- PROBLEM TO SOLVE -
Quote only the part that opens with the line containing "Keep writing the" and closes with the line containing "material's nodes, with". Keep both of those lines.

## Start DATA EXCERPTS

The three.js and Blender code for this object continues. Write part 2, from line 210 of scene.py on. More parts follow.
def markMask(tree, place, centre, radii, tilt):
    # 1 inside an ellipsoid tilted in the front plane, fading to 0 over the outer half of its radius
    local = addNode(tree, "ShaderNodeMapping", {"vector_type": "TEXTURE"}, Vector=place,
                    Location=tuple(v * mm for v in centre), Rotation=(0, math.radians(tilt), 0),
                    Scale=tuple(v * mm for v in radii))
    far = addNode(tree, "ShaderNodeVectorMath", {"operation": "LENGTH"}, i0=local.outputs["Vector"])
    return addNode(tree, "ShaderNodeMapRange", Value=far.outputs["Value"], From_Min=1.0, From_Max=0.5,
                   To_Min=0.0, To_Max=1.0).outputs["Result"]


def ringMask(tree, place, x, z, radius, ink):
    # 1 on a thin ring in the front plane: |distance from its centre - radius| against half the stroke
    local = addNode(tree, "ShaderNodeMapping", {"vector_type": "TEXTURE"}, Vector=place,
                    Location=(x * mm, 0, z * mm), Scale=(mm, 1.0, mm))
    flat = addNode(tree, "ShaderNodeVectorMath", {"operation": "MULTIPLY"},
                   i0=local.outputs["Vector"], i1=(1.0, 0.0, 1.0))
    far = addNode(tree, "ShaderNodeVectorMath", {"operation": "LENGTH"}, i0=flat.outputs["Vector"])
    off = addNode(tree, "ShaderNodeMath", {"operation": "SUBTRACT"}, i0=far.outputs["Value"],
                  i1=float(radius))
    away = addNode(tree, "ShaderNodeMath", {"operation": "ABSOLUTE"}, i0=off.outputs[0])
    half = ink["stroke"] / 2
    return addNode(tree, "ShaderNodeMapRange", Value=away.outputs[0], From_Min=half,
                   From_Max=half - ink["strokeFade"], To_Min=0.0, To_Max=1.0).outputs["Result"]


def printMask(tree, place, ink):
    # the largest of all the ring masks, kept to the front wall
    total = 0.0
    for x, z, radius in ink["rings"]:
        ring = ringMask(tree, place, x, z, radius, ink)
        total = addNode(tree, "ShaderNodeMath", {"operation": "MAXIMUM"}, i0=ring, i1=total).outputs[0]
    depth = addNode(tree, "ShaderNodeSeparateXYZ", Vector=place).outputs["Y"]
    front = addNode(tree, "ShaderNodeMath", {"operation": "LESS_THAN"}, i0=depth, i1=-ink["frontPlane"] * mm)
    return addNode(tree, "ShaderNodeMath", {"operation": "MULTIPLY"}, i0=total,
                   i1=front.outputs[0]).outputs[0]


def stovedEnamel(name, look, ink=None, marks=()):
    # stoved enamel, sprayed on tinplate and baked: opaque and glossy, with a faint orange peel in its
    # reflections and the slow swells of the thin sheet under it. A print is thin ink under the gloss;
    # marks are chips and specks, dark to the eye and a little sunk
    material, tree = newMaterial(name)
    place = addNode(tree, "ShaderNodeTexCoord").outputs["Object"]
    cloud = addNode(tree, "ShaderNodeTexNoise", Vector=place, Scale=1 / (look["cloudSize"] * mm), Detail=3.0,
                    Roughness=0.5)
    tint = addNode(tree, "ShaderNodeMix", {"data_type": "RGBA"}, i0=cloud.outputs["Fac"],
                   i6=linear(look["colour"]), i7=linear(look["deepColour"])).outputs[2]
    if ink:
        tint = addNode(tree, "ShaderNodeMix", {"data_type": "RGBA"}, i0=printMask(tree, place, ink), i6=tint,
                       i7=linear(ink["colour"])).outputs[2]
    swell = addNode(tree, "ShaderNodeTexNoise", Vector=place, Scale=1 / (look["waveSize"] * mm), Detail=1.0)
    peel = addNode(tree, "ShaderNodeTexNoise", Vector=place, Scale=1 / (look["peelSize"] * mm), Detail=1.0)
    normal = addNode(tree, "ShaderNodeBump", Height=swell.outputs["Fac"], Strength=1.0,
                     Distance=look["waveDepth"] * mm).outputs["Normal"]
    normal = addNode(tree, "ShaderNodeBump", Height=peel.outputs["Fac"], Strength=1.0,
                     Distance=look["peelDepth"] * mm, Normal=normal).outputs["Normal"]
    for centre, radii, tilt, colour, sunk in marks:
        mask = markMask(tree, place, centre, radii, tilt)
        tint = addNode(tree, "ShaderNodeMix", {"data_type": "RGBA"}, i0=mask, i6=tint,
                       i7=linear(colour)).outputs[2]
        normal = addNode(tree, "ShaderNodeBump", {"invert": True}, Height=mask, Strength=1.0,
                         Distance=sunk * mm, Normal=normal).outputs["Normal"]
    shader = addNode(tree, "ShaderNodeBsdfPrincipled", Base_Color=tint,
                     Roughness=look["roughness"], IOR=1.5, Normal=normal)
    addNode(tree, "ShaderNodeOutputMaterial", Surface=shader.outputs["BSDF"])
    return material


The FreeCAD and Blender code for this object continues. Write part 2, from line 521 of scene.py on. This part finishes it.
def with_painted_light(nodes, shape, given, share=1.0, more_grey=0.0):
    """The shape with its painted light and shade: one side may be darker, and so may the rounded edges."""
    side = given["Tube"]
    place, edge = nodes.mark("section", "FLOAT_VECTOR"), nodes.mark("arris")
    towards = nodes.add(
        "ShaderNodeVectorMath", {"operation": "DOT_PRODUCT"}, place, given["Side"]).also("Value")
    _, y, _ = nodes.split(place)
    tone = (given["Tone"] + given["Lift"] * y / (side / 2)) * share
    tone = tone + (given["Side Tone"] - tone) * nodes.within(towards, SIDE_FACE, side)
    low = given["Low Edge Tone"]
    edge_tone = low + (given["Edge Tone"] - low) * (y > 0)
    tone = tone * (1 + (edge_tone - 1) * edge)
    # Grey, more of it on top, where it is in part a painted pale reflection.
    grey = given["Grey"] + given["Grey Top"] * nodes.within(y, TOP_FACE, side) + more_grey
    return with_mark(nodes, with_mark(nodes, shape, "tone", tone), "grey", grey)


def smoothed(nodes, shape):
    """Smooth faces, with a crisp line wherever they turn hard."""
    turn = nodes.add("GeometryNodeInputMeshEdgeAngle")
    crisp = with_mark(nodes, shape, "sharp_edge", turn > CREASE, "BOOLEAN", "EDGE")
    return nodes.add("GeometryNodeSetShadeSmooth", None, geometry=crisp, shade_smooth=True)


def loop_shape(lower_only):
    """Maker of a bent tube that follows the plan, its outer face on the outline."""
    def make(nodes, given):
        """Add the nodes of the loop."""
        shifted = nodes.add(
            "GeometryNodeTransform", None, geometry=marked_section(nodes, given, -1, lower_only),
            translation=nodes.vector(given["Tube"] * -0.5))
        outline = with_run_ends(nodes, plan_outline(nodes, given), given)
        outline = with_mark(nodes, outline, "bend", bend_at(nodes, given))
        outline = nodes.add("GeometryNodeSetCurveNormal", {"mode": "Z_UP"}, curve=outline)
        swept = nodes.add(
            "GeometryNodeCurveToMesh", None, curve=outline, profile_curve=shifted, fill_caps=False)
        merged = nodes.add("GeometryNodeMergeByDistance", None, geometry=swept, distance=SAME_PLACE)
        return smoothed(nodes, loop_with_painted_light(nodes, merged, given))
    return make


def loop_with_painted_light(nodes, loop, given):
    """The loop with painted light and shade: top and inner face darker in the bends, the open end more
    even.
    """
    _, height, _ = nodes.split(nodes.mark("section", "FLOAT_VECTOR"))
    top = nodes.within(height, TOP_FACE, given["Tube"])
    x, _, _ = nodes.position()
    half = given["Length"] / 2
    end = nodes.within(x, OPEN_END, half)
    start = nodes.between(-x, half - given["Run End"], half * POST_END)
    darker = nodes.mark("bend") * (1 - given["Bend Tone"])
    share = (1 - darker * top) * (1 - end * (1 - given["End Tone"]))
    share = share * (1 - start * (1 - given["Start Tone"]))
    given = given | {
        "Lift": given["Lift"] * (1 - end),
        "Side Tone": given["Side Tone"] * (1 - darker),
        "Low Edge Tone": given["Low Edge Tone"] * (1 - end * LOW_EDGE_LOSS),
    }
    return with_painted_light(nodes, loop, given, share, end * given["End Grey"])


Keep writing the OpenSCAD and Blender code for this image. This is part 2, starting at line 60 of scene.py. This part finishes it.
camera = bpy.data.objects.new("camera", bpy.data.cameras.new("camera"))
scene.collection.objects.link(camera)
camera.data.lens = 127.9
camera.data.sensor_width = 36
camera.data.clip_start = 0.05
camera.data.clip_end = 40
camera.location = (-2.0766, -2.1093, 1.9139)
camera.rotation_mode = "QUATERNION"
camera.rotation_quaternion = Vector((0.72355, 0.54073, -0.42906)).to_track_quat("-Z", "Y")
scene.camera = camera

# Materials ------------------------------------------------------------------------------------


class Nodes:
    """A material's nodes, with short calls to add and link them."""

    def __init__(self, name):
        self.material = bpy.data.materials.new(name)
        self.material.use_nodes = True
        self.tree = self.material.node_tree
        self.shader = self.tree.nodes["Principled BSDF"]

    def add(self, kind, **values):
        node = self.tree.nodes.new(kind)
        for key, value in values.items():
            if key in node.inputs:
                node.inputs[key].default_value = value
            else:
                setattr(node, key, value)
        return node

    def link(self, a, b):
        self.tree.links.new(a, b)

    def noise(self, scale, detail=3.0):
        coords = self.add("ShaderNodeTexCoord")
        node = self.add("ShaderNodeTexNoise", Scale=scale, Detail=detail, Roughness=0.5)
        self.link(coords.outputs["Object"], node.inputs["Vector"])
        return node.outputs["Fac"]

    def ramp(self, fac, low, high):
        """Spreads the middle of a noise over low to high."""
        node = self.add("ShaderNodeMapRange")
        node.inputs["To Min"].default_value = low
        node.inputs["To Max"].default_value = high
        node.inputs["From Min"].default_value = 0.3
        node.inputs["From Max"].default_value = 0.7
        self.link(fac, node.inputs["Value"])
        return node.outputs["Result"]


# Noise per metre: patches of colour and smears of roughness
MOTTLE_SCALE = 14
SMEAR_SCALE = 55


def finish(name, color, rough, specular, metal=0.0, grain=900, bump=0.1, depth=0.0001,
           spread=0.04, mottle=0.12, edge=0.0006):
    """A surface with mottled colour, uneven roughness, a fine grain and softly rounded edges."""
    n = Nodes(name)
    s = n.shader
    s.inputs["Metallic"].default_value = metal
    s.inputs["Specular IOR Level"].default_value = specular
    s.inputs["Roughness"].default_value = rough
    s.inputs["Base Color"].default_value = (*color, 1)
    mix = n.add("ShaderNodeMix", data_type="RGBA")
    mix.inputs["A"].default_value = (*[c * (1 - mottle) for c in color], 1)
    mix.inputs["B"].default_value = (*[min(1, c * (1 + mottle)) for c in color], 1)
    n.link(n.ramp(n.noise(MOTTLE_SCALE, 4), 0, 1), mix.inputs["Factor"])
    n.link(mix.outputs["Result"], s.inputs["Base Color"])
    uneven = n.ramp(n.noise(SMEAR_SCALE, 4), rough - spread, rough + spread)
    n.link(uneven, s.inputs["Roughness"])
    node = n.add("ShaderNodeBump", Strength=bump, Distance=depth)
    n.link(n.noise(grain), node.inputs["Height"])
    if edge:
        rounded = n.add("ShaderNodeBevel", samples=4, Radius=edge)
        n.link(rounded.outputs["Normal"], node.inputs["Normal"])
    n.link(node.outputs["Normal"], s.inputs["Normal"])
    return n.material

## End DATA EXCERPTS

- EXERCISE ANSWER -
Keep writing the OpenSCAD and Blender code for this image. This is part 2, starting at line 60 of scene.py. This part finishes it.
camera = bpy.data.objects.new("camera", bpy.data.cameras.new("camera"))
scene.collection.objects.link(camera)
camera.data.lens = 127.9
camera.data.sensor_width = 36
camera.data.clip_start = 0.05
camera.data.clip_end = 40
camera.location = (-2.0766, -2.1093, 1.9139)
camera.rotation_mode = "QUATERNION"
camera.rotation_quaternion = Vector((0.72355, 0.54073, -0.42906)).to_track_quat("-Z", "Y")
scene.camera = camera

# Materials ------------------------------------------------------------------------------------


class Nodes:
    """A material's nodes, with short calls to add and link them."""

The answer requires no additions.